> [Set task] Locate the line that contains "solids = []" in the entries below, then repeat it and every following line through the line that contains "obj.matrix_world = Matrix.Identity(4)", exactly, and no others.

> [Input data]
********

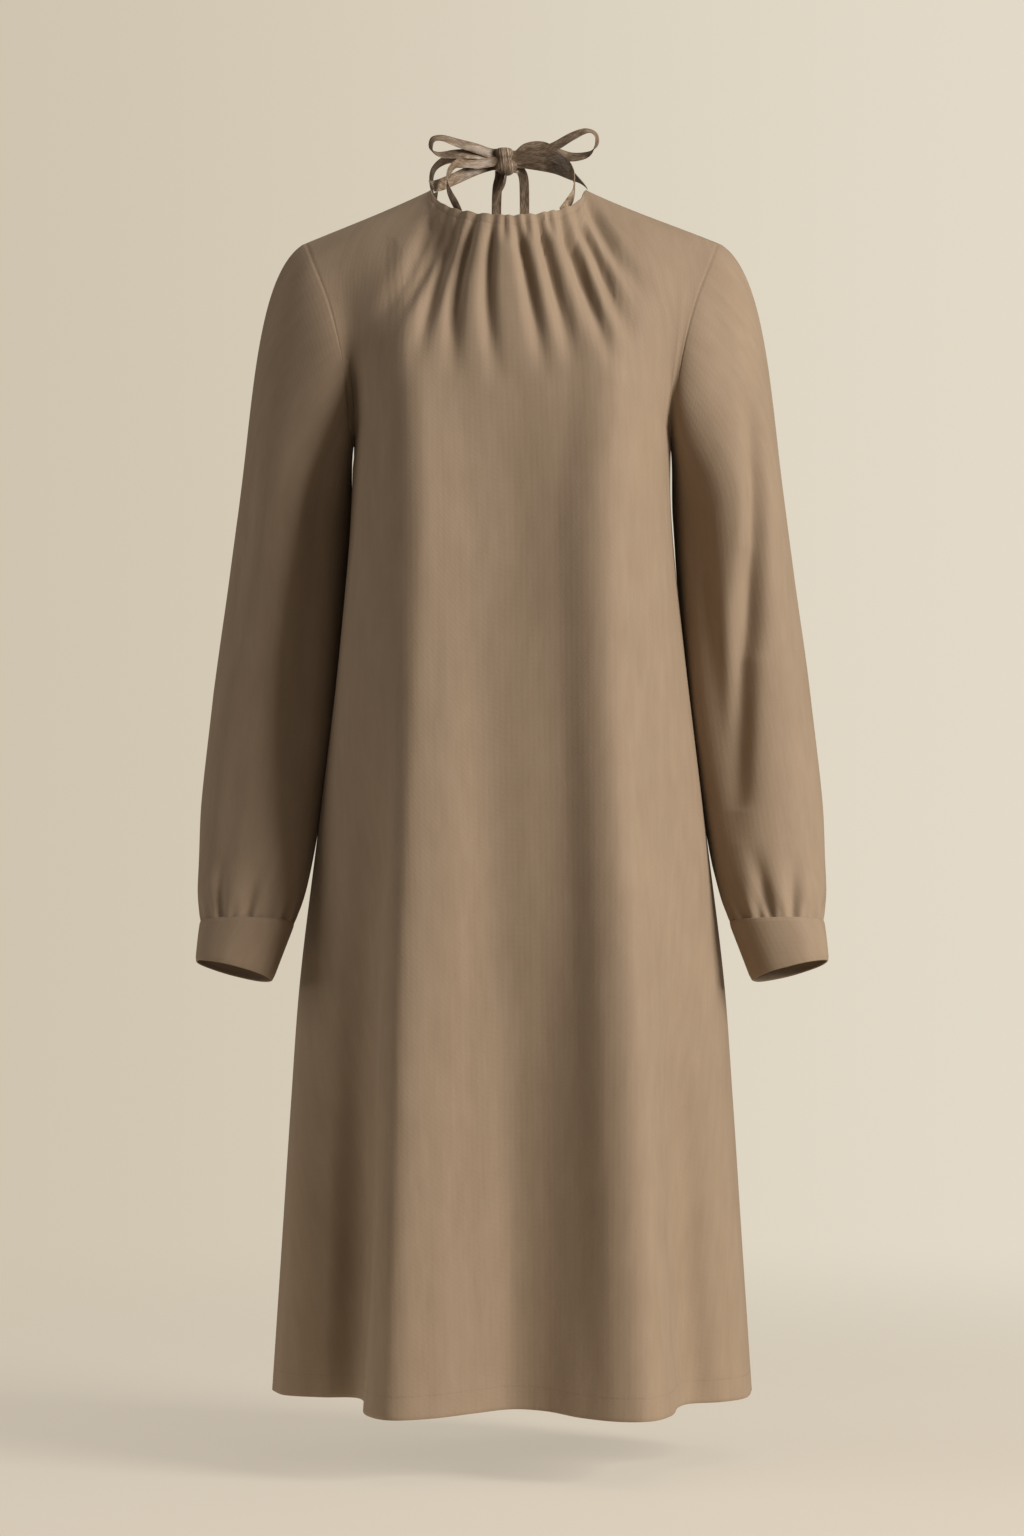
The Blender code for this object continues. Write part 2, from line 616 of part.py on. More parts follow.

********

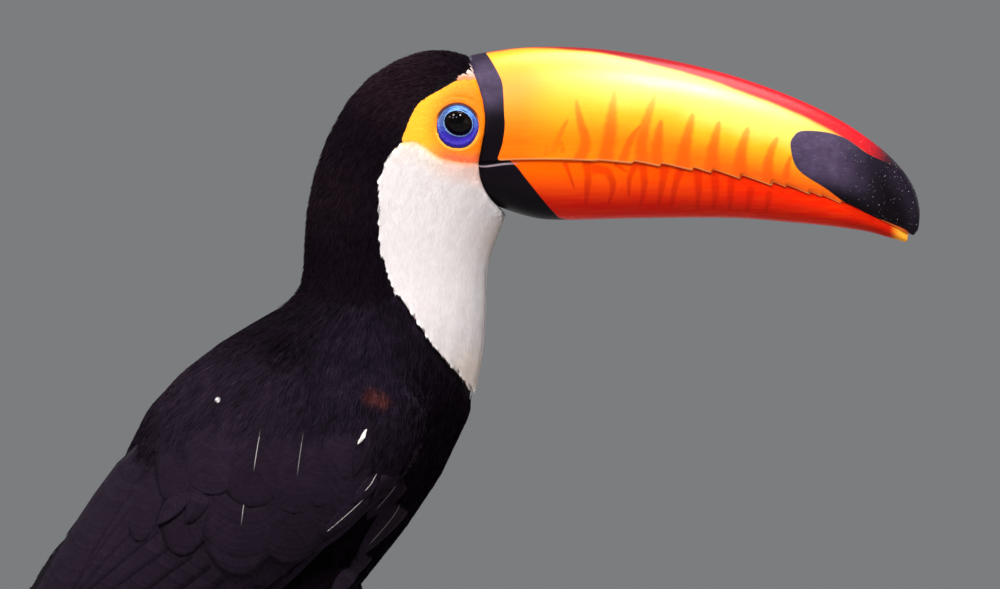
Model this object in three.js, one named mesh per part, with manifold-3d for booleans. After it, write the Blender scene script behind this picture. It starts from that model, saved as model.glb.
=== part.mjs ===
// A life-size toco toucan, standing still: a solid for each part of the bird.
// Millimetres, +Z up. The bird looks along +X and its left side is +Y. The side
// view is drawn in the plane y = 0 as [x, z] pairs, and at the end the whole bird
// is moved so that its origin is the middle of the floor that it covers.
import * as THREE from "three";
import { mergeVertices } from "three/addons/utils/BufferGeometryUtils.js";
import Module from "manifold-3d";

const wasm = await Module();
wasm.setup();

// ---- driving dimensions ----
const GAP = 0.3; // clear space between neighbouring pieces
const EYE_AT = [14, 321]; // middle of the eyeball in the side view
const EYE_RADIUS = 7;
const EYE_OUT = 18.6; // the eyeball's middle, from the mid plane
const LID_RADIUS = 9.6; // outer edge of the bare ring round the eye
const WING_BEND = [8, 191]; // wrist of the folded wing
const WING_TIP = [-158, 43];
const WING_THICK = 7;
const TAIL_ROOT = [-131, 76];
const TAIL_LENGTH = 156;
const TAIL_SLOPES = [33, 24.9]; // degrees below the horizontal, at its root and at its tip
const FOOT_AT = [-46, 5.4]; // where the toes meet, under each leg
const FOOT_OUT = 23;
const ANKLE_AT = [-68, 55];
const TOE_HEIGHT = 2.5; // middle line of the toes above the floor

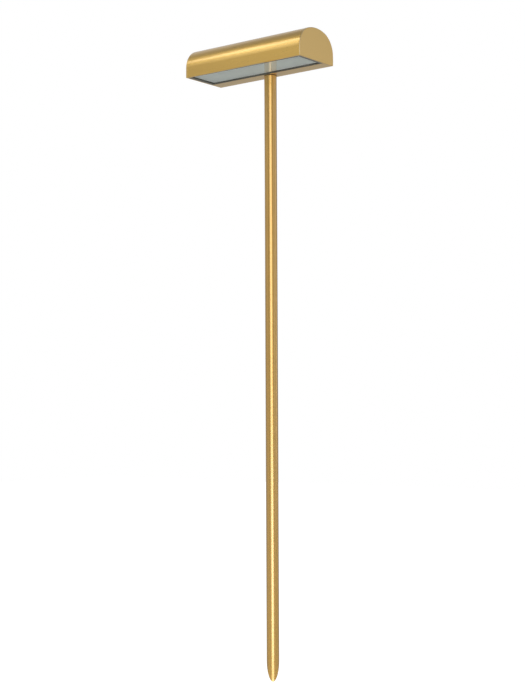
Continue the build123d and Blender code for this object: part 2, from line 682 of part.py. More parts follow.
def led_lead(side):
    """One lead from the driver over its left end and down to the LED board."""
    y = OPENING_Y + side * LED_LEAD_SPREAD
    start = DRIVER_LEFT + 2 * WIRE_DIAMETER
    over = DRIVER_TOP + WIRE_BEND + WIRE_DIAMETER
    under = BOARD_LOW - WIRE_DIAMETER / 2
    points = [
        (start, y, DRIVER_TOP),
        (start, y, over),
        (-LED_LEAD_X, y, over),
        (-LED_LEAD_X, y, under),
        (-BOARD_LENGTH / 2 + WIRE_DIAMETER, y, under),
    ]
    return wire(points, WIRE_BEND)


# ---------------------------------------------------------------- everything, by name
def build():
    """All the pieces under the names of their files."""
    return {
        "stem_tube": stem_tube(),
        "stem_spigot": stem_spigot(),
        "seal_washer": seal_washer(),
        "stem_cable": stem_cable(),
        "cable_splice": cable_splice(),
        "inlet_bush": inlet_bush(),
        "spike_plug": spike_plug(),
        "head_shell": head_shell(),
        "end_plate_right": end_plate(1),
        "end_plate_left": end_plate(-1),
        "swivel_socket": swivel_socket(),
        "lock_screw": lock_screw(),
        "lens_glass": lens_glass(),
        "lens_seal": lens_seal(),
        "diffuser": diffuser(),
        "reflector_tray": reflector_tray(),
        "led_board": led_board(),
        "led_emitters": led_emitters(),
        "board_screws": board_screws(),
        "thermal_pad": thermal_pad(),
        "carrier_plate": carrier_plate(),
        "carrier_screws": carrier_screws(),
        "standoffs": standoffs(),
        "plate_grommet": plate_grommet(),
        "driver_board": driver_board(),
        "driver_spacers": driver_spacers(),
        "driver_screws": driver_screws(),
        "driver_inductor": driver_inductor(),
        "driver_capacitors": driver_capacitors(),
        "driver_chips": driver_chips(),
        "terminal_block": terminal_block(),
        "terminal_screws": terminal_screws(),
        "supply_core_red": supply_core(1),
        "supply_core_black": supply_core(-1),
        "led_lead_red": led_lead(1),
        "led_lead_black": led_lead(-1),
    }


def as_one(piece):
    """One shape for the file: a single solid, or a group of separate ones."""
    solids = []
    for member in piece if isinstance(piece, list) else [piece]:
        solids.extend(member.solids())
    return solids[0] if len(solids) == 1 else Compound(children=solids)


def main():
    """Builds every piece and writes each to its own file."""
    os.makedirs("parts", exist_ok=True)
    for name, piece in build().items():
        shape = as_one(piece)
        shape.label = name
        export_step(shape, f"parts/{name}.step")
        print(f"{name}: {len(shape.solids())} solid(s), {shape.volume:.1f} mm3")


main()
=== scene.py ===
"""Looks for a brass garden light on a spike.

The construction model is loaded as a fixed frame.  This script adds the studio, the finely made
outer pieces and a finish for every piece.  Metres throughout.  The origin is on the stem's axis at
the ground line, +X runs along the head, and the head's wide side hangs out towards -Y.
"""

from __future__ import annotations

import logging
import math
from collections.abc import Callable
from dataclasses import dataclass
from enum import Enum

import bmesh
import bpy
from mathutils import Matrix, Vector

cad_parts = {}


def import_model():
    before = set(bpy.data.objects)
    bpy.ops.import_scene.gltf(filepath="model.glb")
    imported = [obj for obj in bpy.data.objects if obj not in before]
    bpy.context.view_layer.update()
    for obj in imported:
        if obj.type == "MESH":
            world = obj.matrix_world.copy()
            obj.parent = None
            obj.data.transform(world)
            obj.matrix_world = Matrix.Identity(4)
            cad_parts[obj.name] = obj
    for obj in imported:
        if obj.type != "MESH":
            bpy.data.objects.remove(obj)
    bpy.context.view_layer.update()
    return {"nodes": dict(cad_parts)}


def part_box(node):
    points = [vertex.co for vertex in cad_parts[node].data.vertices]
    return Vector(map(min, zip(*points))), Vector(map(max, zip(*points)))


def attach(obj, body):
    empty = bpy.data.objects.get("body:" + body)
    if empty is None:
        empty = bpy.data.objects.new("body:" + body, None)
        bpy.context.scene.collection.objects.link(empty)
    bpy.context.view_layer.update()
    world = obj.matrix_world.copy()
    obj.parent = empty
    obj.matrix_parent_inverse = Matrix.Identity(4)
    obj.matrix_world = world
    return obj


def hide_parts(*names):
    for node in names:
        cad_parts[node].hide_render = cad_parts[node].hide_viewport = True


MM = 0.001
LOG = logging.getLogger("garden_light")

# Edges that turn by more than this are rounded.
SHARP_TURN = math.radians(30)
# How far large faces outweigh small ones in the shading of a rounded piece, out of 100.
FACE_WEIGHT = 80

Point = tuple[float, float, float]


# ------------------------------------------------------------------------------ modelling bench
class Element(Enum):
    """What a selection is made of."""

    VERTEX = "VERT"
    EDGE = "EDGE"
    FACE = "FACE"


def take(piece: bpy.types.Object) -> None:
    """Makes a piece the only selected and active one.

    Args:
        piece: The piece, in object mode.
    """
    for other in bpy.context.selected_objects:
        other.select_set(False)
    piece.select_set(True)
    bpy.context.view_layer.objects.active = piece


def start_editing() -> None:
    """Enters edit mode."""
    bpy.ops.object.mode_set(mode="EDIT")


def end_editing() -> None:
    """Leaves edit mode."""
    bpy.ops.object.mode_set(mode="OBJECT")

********

> [Solved problem]
    solids = []
    for member in piece if isinstance(piece, list) else [piece]:
        solids.extend(member.solids())
    return solids[0] if len(solids) == 1 else Compound(children=solids)


def main():
    """Builds every piece and writes each to its own file."""
    os.makedirs("parts", exist_ok=True)
    for name, piece in build().items():
        shape = as_one(piece)
        shape.label = name
        export_step(shape, f"parts/{name}.step")
        print(f"{name}: {len(shape.solids())} solid(s), {shape.volume:.1f} mm3")


main()
=== scene.py ===
"""Looks for a brass garden light on a spike.

The construction model is loaded as a fixed frame.  This script adds the studio, the finely made
outer pieces and a finish for every piece.  Metres throughout.  The origin is on the stem's axis at
the ground line, +X runs along the head, and the head's wide side hangs out towards -Y.
"""

from __future__ import annotations

import logging
import math
from collections.abc import Callable
from dataclasses import dataclass
from enum import Enum

import bmesh
import bpy
from mathutils import Matrix, Vector

cad_parts = {}


def import_model():
    before = set(bpy.data.objects)
    bpy.ops.import_scene.gltf(filepath="model.glb")
    imported = [obj for obj in bpy.data.objects if obj not in before]
    bpy.context.view_layer.update()
    for obj in imported:
        if obj.type == "MESH":
            world = obj.matrix_world.copy()
            obj.parent = None
            obj.data.transform(world)
            obj.matrix_world = Matrix.Identity(4)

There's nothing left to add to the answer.